SLiMe: Segment Like Me

TL;DR

SLiMe addresses the challenge of flexible-granularity image segmentation with minimal supervision by exploiting a pre-trained vision-language diffusion model, Stable Diffusion. It casts segmentation as a one-shot optimization that learns region-specific text embeddings guided by cross- and WAS-attention maps, enabling accurate segmentation of unseen images at the training granularity. Across standard benchmarks, SLiMe outperforms several few-shot and some supervised baselines and demonstrates robustness to occlusion and camouflage. A noted limitation is difficulty with very small targets due to attention map resolution, suggesting future work extending the approach to 3D and video data.

Abstract

Significant strides have been made using large vision-language models, like Stable Diffusion (SD), for a variety of downstream tasks, including image editing, image correspondence, and 3D shape generation. Inspired by these advancements, we explore leveraging these extensive vision-language models for segmenting images at any desired granularity using as few as one annotated sample by proposing SLiMe. SLiMe frames this problem as an optimization task. Specifically, given a single training image and its segmentation mask, we first extract attention maps, including our novel "weighted accumulated self-attention map" from the SD prior. Then, using the extracted attention maps, the text embeddings of Stable Diffusion are optimized such that, each of them, learn about a single segmented region from the training image. These learned embeddings then highlight the segmented region in the attention maps, which in turn can then be used to derive the segmentation map. This enables SLiMe to segment any real-world image during inference with the granularity of the segmented region in the training image, using just one example. Moreover, leveraging additional training data when available, i.e. few-shot, improves the performance of SLiMe. We carried out a knowledge-rich set of experiments examining various design factors and showed that SLiMe outperforms other existing one-shot and few-shot segmentation methods.
Paper Structure (17 sections, 8 equations, 13 figures, 10 tables)

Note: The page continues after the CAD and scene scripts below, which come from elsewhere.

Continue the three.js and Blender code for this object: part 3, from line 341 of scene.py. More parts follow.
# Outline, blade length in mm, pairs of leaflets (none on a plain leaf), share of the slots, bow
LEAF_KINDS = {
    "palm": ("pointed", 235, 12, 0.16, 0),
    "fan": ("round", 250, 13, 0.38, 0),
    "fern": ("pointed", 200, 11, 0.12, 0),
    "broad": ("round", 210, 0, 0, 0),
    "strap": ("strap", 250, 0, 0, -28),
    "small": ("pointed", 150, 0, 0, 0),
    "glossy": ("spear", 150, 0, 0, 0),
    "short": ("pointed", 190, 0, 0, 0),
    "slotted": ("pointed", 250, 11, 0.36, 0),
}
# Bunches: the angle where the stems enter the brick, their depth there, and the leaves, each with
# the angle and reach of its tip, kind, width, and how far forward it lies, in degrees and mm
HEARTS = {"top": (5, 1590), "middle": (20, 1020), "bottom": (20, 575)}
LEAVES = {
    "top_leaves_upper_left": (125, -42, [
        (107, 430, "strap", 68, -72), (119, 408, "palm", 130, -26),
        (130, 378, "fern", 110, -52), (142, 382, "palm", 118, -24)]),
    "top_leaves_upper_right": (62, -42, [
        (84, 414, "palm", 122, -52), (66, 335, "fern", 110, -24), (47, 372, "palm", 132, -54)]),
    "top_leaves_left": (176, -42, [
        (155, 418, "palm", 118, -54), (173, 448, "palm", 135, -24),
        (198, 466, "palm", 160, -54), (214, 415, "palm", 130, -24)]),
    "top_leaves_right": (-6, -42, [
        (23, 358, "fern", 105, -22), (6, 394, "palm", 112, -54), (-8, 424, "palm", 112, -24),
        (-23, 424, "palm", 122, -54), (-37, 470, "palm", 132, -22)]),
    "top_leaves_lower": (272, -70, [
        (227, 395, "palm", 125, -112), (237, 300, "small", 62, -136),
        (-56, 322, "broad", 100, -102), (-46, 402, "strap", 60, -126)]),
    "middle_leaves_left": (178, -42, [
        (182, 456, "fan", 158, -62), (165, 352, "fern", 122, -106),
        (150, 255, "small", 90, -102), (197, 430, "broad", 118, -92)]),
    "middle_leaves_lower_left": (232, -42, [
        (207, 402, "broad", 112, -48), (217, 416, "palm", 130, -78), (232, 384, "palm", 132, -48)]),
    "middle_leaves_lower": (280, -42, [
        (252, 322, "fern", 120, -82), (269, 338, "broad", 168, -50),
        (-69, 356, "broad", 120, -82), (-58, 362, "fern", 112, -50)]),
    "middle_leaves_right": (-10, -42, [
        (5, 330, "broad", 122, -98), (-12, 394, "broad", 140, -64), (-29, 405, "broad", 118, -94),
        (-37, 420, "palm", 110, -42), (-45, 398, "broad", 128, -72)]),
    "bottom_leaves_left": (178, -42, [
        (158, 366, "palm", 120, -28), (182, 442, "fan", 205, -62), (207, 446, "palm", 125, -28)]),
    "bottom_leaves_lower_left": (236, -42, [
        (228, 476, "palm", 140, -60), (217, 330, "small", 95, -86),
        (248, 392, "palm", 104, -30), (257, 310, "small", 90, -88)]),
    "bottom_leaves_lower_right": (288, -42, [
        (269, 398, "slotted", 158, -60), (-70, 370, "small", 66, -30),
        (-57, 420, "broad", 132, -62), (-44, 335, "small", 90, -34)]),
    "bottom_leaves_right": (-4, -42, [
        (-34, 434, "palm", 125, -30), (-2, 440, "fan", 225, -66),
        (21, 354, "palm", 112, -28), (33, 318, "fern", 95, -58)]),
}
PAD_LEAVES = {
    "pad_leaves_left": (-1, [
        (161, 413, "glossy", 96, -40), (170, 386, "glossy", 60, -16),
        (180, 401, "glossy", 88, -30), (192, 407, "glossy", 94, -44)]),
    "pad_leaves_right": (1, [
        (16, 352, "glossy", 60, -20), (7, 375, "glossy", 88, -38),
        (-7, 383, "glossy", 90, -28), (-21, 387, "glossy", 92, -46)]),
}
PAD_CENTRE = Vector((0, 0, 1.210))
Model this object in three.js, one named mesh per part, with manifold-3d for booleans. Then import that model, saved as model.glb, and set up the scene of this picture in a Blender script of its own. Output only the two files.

This paper contains 17 sections, 8 equations, 13 figures, 10 tables.

Figures (13)

  • Figure 1: SLiMe. Using just one user-annotated image with various granularity (as shown in the leftmost column), SLiMe learns to segment different unseen images in accordance with the same granularity (as depicted in the other columns).
  • Figure 2: Our proposed weighted accumulated self-attention maps' sample results. Employing cross-attention naïvely without the self-attention for segmentation leads to inaccurate and noisy output (a and c). Using self-attention map along with cross-attention map to create WAS-attention map enhances the segmentation (b and d).
  • Figure 3: Optimization step. After extracting image embeddings and adding noise, we pass them, along with a text embedding obtained either by using a text encoder or initialized randomly, through the UNet to obtain cross- and WAS-attention maps. Two losses are then calculated using these maps and the ground truth mask. Additionally, SD's loss is incorporated from comparing the added noise with the UNet's predicted noise.
  • Figure 4: Attention-Extraction module. To extract WAS-attention map of $k^{th}$ text embedding with respect to an image, we follow these three steps: (1) We feed the $k^{th}$ text embedding ($\mathcal{P}_k$) together with the noised embedding of the image ($\mathcal{I}_t$) to the UNet. Then calculate $A_{ca}^k$ by extracting the cross-attention maps of $\mathcal{P}_k$ from several layers, resizing and averaging them. (2) We extract the self-attention maps from several layers and average them ($A_{sa}$). (3) Finally, we flatten $A_{ca}^k$ to get $F_{ca}^k$ and calculate a weighted sum of channels of $A_{sa}$, by weights coming from $F_{ca}^k$, and call it "Weighted Accumulated Self-attention map" ($S_{\text{WAS}}^k$). The UNet also produces an output that represents the predicted noise, which is used for calculating the loss of the SD.
  • Figure 5: Segmentation results of camouflaged objects. The larger images are used for optimizing SLiMe, and as the source image for SegGPT. Notably, SLiMe outperforms SegGPT.